Но я не решился говорить Сергею Михайловичу, что я собираюсь делать унанимистический вариант «Пышки». Когда я говорил с Эйзенштейном о постановке «Пышки», он спросил у меня: «Ну а какой у вас режиссерский замысел?» Я стал что-то бормотать — про дилижанс, то, другое, третье. И мне Эйзенштейн ответил: «Ну какой же это режиссерский замысел? Пока что нет у вас никакого режиссерского замысла. Ну ничего, — сказал он, — бывает и так, что замысла нет, а картина получается. Я на вашем месте вообще начал бы не с дилижанса, а сделал бы основным содержанием то, что до дилижанса, как немцы вступают в Руан и поведение жителей Руана».

А я как раз делал вторую половину новеллы. Я говорю: «Да нет, я буду делать вторую половину».

— Ну что ж вы меня спрашиваете? Все равно сделаете наоборот.

Приступая к картине, я ничего решительно не знал ‹…› и до сих пор помню то ощущение жгучего стыда, которое я испытывал каждый раз, входя в павильон. Я просто не знал, с чего начинать и как действовать.

Но у меня был прекрасный коллектив. В первую очередь — Борис Израилевич Волчек, он был опытней меня, уже до «Пышки» снимал, и снимал отлично. Я был в восторге от материала, который он мне показал до «Пышки», и твердо решил работать с этим оператором. Я на него положился полностью. Человек очень высокой изобразительной культуры. Медлительный, в общем, но зато твердо знающий, чего он хочет. Он сразу завоевал в группе огромный авторитет, и я уже заботился только о крупностях, о направлениях, о диагоналях, о мизансценах и т. д., а всю остальную изобразительную сторону я полностью возложил на Волчека. И надо сказать, что он оправдал мои надежды. Он снимал блестяще. Верил я ему абсолютно. И к середине картины думал так: ну, черт возьми, в крайнем случае, если я сделаю плохо, то уж изобразительно картина будет стоять на высоком уровне и, следовательно, не провалится с треском. Надеялся я на Волчека.

И еще на некоторых актеров. В частности, на Раневскую. Довольно забавно вышло, как я ее пригласил на «Пышку». Сценарий «Пышки» я писал в доме отдыха Абрамцево, там жила Раневская. И однажды она мне говорит:

— Вы знаете, Михаил Ильич, я огромная поклонница вашего творчества, я обожаю ваши картины — «Третья Мещанская», «Предатель», «Бухта смерти», я мечтаю сыграть госпожу Луазо.

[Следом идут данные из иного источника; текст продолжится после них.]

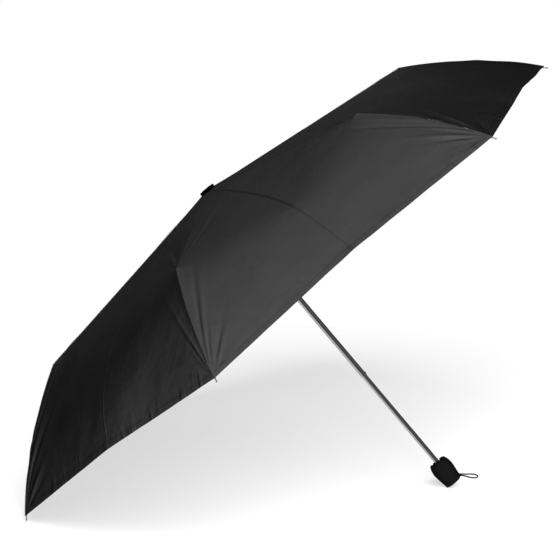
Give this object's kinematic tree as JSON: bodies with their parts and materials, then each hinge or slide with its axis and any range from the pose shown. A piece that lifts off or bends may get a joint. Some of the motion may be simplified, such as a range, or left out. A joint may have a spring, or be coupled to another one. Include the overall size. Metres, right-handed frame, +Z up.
{
  "type": "folding umbrella",
  "caption": "Compact folding umbrella, open, with a six-panel black canopy, three-section ribs, a telescopic steel shaft and a short barrel handle with a wrist loop.",
  "frame": {"origin": "on the shaft's axis at the middle of the handle, where a hand holds it", "axes": "+Z up the shaft from the handle to the crown; +X along rib 1, the other ribs following every 60 degrees about +Z"},
  "size_m": [0.9726, 0.862, 0.5467],
  "materials": {
    "rib_steel": "black lacquered steel channel",
    "spring_steel": "bare spring steel",
    "shaft_steel": "bright plated steel tube",
    "tip_metal": "plated tip",
    "canopy_cloth": "plain-woven polyester with a slight sheen",
    "loop_cord": "braided cord",
    "handle_plastic": "matte soft-touch black",
    "crown_plastic": "moulded black"
  },
  "bodies": {
    "handle": {"handle_shell": "handle_plastic", "wrist_loop": "loop_cord", "tube_bottom": "shaft_steel"},
    "lower_catch": {"lower_catch": "spring_steel"},
    "middle_shaft": {"tube_middle": "shaft_steel"},
    "upper_catch": {"upper_catch": "spring_steel"},
    "top_shaft": {"tube_top": "shaft_steel", "crown_notch": "crown_plastic", "crown_wire": "spring_steel", "crown_cap": "crown_plastic", "canopy_gore_1": "canopy_cloth", "canopy_gore_2": "canopy_cloth", "canopy_gore_3": "canopy_cloth", "canopy_gore_4": "canopy_cloth", "canopy_gore_5": "canopy_cloth", "canopy_gore_6": "canopy_cloth"},
    "runner_catch": {"runner_catch": "spring_steel"},
    "runner": {"runner": "crown_plastic", "runner_wire": "spring_steel"},
    "inner_rib_1": {"inner_rib_1": "rib_steel"},
    "middle_rib_1": {"middle_rib_1": "rib_steel", "control_wire_1": "spring_steel"},
    "outer_rib_1": {"outer_rib_1": "rib_steel", "rib_tip_1": "tip_metal"},
    "stretcher_1": {"stretcher_1": "rib_steel"},
    "inner_rib_2": {"inner_rib_2": "rib_steel"},
    "middle_rib_2": {"middle_rib_2": "rib_steel", "control_wire_2": "spring_steel"},
    "outer_rib_2": {"outer_rib_2": "rib_steel", "rib_tip_2": "tip_metal"},
    "stretcher_2": {"stretcher_2": "rib_steel"},
    "inner_rib_3": {"inner_rib_3": "rib_steel"},
    "middle_rib_3": {"middle_rib_3": "rib_steel", "control_wire_3": "spring_steel"},
    "outer_rib_3": {"outer_rib_3": "rib_steel", "rib_tip_3": "tip_metal"},
    "stretcher_3": {"stretcher_3": "rib_steel"},
    "inner_rib_4": {"inner_rib_4": "rib_steel"},
    "middle_rib_4": {"middle_rib_4": "rib_steel", "control_wire_4": "spring_steel"},
    "outer_rib_4": {"outer_rib_4": "rib_steel", "rib_tip_4": "tip_metal"},
    "stretcher_4": {"stretcher_4": "rib_steel"},
    "inner_rib_5": {"inner_rib_5": "rib_steel"},
    "middle_rib_5": {"middle_rib_5": "rib_steel", "control_wire_5": "spring_steel"},
    "outer_rib_5": {"outer_rib_5": "rib_steel", "rib_tip_5": "tip_metal"},
    "stretcher_5": {"stretcher_5": "rib_steel"},
    "inner_rib_6": {"inner_rib_6": "rib_steel"},
    "middle_rib_6": {"middle_rib_6": "rib_steel", "control_wire_6": "spring_steel"},
    "outer_rib_6": {"outer_rib_6": "rib_steel", "rib_tip_6": "tip_metal"},
    "stretcher_6": {"stretcher_6": "rib_steel"}
  },
  "joints": [
    {"name": "lower_slide", "type": "slide", "parent": "handle", "child": "middle_shaft", "axis": [0, 0, 1], "range_m": [-0.1525, 0], "deforming": ["lower_catch"]},
    {"name": "upper_slide", "type": "slide", "parent": "middle_shaft", "child": "top_shaft", "axis": [0, 0, 1], "range_m": [-0.129, 0], "deforming": ["upper_catch"]},
    {"name": "runner_slide", "type": "slide", "parent": "top_shaft", "child": "runner", "axis": [0, 0, 1], "range_m": [-0.0972, 0], "deforming": ["runner_catch", "canopy_gore_1", "canopy_gore_2", "canopy_gore_3", "canopy_gore_4", "canopy_gore_5", "canopy_gore_6"]},
    {"name": "lower_catch_press", "type": "hinge", "parent": "handle", "child": "lower_catch", "pos_m": [-0.0023, 0, 0.1662], "axis": [0, 1, 0], "range_deg": [-9.5, 0], "stiffness_Nm_per_rad": 0.05},
    {"name": "upper_catch_press", "type": "hinge", "parent": "middle_shaft", "child": "upper_catch", "pos_m": [-0.00295, 0, 0.3042], "axis": [0, 1, 0], "range_deg": [-9.5, 0], "stiffness_Nm_per_rad": 0.05},
    {"name": "runner_catch_press", "type": "hinge", "parent": "top_shaft", "child": "runner_catch", "pos_m": [-0.0035, 0, 0.4198], "axis": [0, -1, 0], "range_deg": [-9.5, 0], "stiffness_Nm_per_rad": 0.05},
    {"name": "inner_fold_1", "type": "hinge", "parent": "top_shaft", "child": "inner_rib_1", "pos_m": [0.008, 0, 0.5035], "axis": [0, 1, 0], "range_deg": [0, 79.7]},
    {"name": "middle_fold_1", "type": "hinge", "parent": "inner_rib_1", "child": "middle_rib_1", "pos_m": [0.15931, 0, 0.48447], "axis": [0, 1, 0], "range_deg": [-175.9, 0]},
    {"name": "outer_fold_1", "type": "hinge", "parent": "middle_rib_1", "child": "outer_rib_1", "pos_m": [0.31879, 0, 0.46087], "axis": [0, 1, 0], "range_deg": [0, 151.4]},
    {"name": "stretcher_fold_1", "type": "hinge", "parent": "runner", "child": "stretcher_1", "pos_m": [0.0086, 0, 0.4307], "axis": [0, 1, 0], "range_deg": [-50.2, 0]},
    {"name": "inner_fold_2", "type": "hinge", "parent": "top_shaft", "child": "inner_rib_2", "pos_m": [0.004, 0.00693, 0.5035], "axis": [-0.866, 0.5, 0], "range_deg": [0, 79.7]},
    {"name": "middle_fold_2", "type": "hinge", "parent": "inner_rib_2", "child": "middle_rib_2", "pos_m": [0.07966, 0.13797, 0.48447], "axis": [-0.866, 0.5, 0], "range_deg": [-175.9, 0]},
    {"name": "outer_fold_2", "type": "hinge", "parent": "middle_rib_2", "child": "outer_rib_2", "pos_m": [0.1594, 0.27608, 0.46087], "axis": [-0.866, 0.5, 0], "range_deg": [0, 151.4]},
    {"name": "stretcher_fold_2", "type": "hinge", "parent": "runner", "child": "stretcher_2", "pos_m": [0.0043, 0.00745, 0.4307], "axis": [-0.866, 0.5, 0], "range_deg": [-50.2, 0]},
    {"name": "inner_fold_3", "type": "hinge", "parent": "top_shaft", "child": "inner_rib_3", "pos_m": [-0.004, 0.00693, 0.5035], "axis": [-0.866, -0.5, 0], "range_deg": [0, 79.7]},
    {"name": "middle_fold_3", "type": "hinge", "parent": "inner_rib_3", "child": "middle_rib_3", "pos_m": [-0.07966, 0.13797, 0.48447], "axis": [-0.866, -0.5, 0], "range_deg": [-175.9, 0]},
    {"name": "outer_fold_3", "type": "hinge", "parent": "middle_rib_3", "child": "outer_rib_3", "pos_m": [-0.1594, 0.27608, 0.46087], "axis": [-0.866, -0.5, 0], "range_deg": [0, 151.4]},
    {"name": "stretcher_fold_3", "type": "hinge", "parent": "runner", "child": "stretcher_3", "pos_m": [-0.0043, 0.00745, 0.4307], "axis": [-0.866, -0.5, 0], "range_deg": [-50.2, 0]},
    {"name": "inner_fold_4", "type": "hinge", "parent": "top_shaft", "child": "inner_rib_4", "pos_m": [-0.008, 0, 0.5035], "axis": [0, -1, 0], "range_deg": [0, 79.7]},
    {"name": "middle_fold_4", "type": "hinge", "parent": "inner_rib_4", "child": "middle_rib_4", "pos_m": [-0.15931, 0, 0.48447], "axis": [0, -1, 0], "range_deg": [-175.9, 0]},
    {"name": "outer_fold_4", "type": "hinge", "parent": "middle_rib_4", "child": "outer_rib_4", "pos_m": [-0.31879, 0, 0.46087], "axis": [0, -1, 0], "range_deg": [0, 151.4]},
    {"name": "stretcher_fold_4", "type": "hinge", "parent": "runner", "child": "stretcher_4", "pos_m": [-0.0086, 0, 0.4307], "axis": [0, -1, 0], "range_deg": [-50.2, 0]},
    {"name": "inner_fold_5", "type": "hinge", "parent": "top_shaft", "child": "inner_rib_5", "pos_m": [-0.004, -0.00693, 0.5035], "axis": [0.866, -0.5, 0], "range_deg": [0, 79.7]},
    {"name": "middle_fold_5", "type": "hinge", "parent": "inner_rib_5", "child": "middle_rib_5", "pos_m": [-0.07966, -0.13797, 0.48447], "axis": [0.866, -0.5, 0], "range_deg": [-175.9, 0]},
    {"name": "outer_fold_5", "type": "hinge", "parent": "middle_rib_5", "child": "outer_rib_5", "pos_m": [-0.1594, -0.27608, 0.46087], "axis": [0.866, -0.5, 0], "range_deg": [0, 151.4]},
    {"name": "stretcher_fold_5", "type": "hinge", "parent": "runner", "child": "stretcher_5", "pos_m": [-0.0043, -0.00745, 0.4307], "axis": [0.866, -0.5, 0], "range_deg": [-50.2, 0]},
    {"name": "inner_fold_6", "type": "hinge", "parent": "top_shaft", "child": "inner_rib_6", "pos_m": [0.004, -0.00693, 0.5035], "axis": [0.866, 0.5, 0], "range_deg": [0, 79.7]},
    {"name": "middle_fold_6", "type": "hinge", "parent": "inner_rib_6", "child": "middle_rib_6", "pos_m": [0.07966, -0.13797, 0.48447], "axis": [0.866, 0.5, 0], "range_deg": [-175.9, 0]},
    {"name": "outer_fold_6", "type": "hinge", "parent": "middle_rib_6", "child": "outer_rib_6", "pos_m": [0.1594, -0.27608, 0.46087], "axis": [0.866, 0.5, 0], "range_deg": [0, 151.4]},
    {"name": "stretcher_fold_6", "type": "hinge", "parent": "runner", "child": "stretcher_6", "pos_m": [0.0043, -0.00745, 0.4307], "axis": [0.866, 0.5, 0], "range_deg": [-50.2, 0]}
  ],
  "couplings": [
    {"joint": "inner_fold_1", "follows": "runner_slide", "rad_per_m": -14.293},
    {"joint": "middle_fold_1", "follows": "runner_slide", "rad_per_m": 31.567},
    {"joint": "outer_fold_1", "follows": "runner_slide", "rad_per_m": -27.168},
    {"joint": "stretcher_fold_1", "follows": "runner_slide", "rad_per_m": 8.996},
    {"joint": "inner_fold_2", "follows": "runner_slide", "rad_per_m": -14.293},
    {"joint": "middle_fold_2", "follows": "runner_slide", "rad_per_m": 31.567},
    {"joint": "outer_fold_2", "follows": "runner_slide", "rad_per_m": -27.168},
    {"joint": "stretcher_fold_2", "follows": "runner_slide", "rad_per_m": 8.996},
    {"joint": "inner_fold_3", "follows": "runner_slide", "rad_per_m": -14.293},
    {"joint": "middle_fold_3", "follows": "runner_slide", "rad_per_m": 31.567},
    {"joint": "outer_fold_3", "follows": "runner_slide", "rad_per_m": -27.168},
    {"joint": "stretcher_fold_3", "follows": "runner_slide", "rad_per_m": 8.996},
    {"joint": "inner_fold_4", "follows": "runner_slide", "rad_per_m": -14.293},
    {"joint": "middle_fold_4", "follows": "runner_slide", "rad_per_m": 31.567},
    {"joint": "outer_fold_4", "follows": "runner_slide", "rad_per_m": -27.168},
    {"joint": "stretcher_fold_4", "follows": "runner_slide", "rad_per_m": 8.996},
    {"joint": "inner_fold_5", "follows": "runner_slide", "rad_per_m": -14.293},
    {"joint": "middle_fold_5", "follows": "runner_slide", "rad_per_m": 31.567},
    {"joint": "outer_fold_5", "follows": "runner_slide", "rad_per_m": -27.168},
    {"joint": "stretcher_fold_5", "follows": "runner_slide", "rad_per_m": 8.996},
    {"joint": "inner_fold_6", "follows": "runner_slide", "rad_per_m": -14.293},
    {"joint": "middle_fold_6", "follows": "runner_slide", "rad_per_m": 31.567},
    {"joint": "outer_fold_6", "follows": "runner_slide", "rad_per_m": -27.168},
    {"joint": "stretcher_fold_6", "follows": "runner_slide", "rad_per_m": 8.996}
  ]
}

Очень вас прошу, пригласите меня на госпожу Луазо.

Я сказал:

— Фаина Георгиевна, дорогая, я не тот знаменитый Роом, это первая моя картина, я совсем другой Ромм.

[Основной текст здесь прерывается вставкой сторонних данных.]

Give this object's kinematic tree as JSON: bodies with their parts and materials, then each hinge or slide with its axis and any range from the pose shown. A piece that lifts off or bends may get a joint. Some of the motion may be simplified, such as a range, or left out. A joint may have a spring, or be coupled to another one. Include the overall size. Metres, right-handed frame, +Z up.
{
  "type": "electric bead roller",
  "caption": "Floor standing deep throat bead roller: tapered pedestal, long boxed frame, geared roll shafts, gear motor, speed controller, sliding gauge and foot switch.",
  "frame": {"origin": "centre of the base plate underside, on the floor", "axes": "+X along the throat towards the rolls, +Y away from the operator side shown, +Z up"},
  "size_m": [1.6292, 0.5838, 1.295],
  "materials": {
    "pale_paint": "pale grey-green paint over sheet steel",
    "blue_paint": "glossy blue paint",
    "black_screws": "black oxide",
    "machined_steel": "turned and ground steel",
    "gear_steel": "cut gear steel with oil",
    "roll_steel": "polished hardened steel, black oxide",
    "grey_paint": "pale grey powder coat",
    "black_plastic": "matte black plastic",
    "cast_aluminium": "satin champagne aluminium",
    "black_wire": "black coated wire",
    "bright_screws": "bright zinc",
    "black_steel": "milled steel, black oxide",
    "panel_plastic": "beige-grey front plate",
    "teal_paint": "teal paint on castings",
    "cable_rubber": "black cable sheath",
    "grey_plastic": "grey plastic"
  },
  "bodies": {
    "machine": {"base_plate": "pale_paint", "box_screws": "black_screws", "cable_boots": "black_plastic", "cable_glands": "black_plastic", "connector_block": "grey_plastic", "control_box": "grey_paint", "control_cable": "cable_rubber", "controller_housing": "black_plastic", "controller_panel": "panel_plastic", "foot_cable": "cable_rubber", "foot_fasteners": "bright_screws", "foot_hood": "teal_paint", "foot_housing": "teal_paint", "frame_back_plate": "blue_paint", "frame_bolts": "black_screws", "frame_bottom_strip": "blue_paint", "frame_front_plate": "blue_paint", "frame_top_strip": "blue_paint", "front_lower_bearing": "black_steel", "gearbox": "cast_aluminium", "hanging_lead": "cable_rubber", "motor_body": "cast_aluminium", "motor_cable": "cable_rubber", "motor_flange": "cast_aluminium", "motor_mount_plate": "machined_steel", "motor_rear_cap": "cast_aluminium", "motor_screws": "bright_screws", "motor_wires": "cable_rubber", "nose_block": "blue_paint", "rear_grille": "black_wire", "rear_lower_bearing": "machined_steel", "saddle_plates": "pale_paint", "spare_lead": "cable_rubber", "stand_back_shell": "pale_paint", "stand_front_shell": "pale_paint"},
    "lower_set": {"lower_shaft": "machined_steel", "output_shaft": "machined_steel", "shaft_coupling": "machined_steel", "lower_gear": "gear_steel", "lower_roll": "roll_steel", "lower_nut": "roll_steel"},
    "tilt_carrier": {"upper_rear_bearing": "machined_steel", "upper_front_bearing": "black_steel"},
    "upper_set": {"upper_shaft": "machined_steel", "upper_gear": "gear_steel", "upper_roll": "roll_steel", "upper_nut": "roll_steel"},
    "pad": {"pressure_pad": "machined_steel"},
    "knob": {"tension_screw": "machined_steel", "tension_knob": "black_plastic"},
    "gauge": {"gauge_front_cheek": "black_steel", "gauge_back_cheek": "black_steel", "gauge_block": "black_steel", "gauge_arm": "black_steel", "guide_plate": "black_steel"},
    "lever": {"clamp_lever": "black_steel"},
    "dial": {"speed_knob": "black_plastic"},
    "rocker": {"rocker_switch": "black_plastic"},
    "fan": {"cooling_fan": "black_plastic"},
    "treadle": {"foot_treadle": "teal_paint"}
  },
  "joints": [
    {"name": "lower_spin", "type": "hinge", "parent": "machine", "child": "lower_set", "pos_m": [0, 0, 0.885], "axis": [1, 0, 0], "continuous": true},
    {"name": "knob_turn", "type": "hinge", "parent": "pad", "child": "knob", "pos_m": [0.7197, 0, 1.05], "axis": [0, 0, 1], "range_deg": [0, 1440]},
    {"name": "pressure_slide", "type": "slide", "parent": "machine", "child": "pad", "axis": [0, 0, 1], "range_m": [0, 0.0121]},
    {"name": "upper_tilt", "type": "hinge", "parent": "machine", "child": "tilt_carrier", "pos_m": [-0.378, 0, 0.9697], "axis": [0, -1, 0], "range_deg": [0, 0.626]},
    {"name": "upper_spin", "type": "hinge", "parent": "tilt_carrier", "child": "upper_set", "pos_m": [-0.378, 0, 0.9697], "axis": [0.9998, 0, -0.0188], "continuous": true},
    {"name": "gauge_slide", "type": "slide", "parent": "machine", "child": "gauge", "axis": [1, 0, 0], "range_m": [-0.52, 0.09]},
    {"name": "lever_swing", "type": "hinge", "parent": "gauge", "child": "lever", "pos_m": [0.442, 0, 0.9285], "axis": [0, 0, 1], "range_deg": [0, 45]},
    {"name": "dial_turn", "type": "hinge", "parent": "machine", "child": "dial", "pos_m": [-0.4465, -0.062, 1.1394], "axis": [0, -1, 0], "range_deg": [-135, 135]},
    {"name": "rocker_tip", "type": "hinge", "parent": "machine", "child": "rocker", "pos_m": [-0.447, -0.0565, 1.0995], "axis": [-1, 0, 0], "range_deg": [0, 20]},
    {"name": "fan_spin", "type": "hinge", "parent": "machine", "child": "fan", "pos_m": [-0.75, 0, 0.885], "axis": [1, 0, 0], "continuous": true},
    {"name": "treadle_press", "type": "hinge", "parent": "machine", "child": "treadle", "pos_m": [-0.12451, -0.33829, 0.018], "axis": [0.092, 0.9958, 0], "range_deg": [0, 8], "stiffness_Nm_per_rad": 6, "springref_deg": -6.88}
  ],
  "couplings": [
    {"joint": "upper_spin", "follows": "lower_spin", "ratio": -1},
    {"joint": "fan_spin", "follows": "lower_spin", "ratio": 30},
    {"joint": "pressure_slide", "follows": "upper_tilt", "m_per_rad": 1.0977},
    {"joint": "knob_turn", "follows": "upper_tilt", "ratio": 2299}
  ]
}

Она жутко смутилась, но тем не менее мы с ней очень быстро подружились, и я ее пригласил на госпожу Луазо. Играла она превосходно.

Невероятную, железную выдержку проявила Сергеева, которая одновременно работала в театре[29] и снималась в картине «Весенние дни» Симонова, работала в три смены. Затянутая в корсет, она приходила — веселая, сверкающая здоровьем, полнокровная, полногрудая — и сразу принималась за работу. И как только кадр был отснят, а Волчек ставил следующий свет (это было довольно долго), она просила: «Можно мне немножко поспать?» — «Пожалуйста». Она ложилась тут же, подкладывала книжки под голову и в корсете, во всем спала тут же, в павильоне, среди стука и грохота, как убитая, тридцать минут. Ее будили, она вскакивала как встрепанная, проверяла прическу и тут же начинала работать.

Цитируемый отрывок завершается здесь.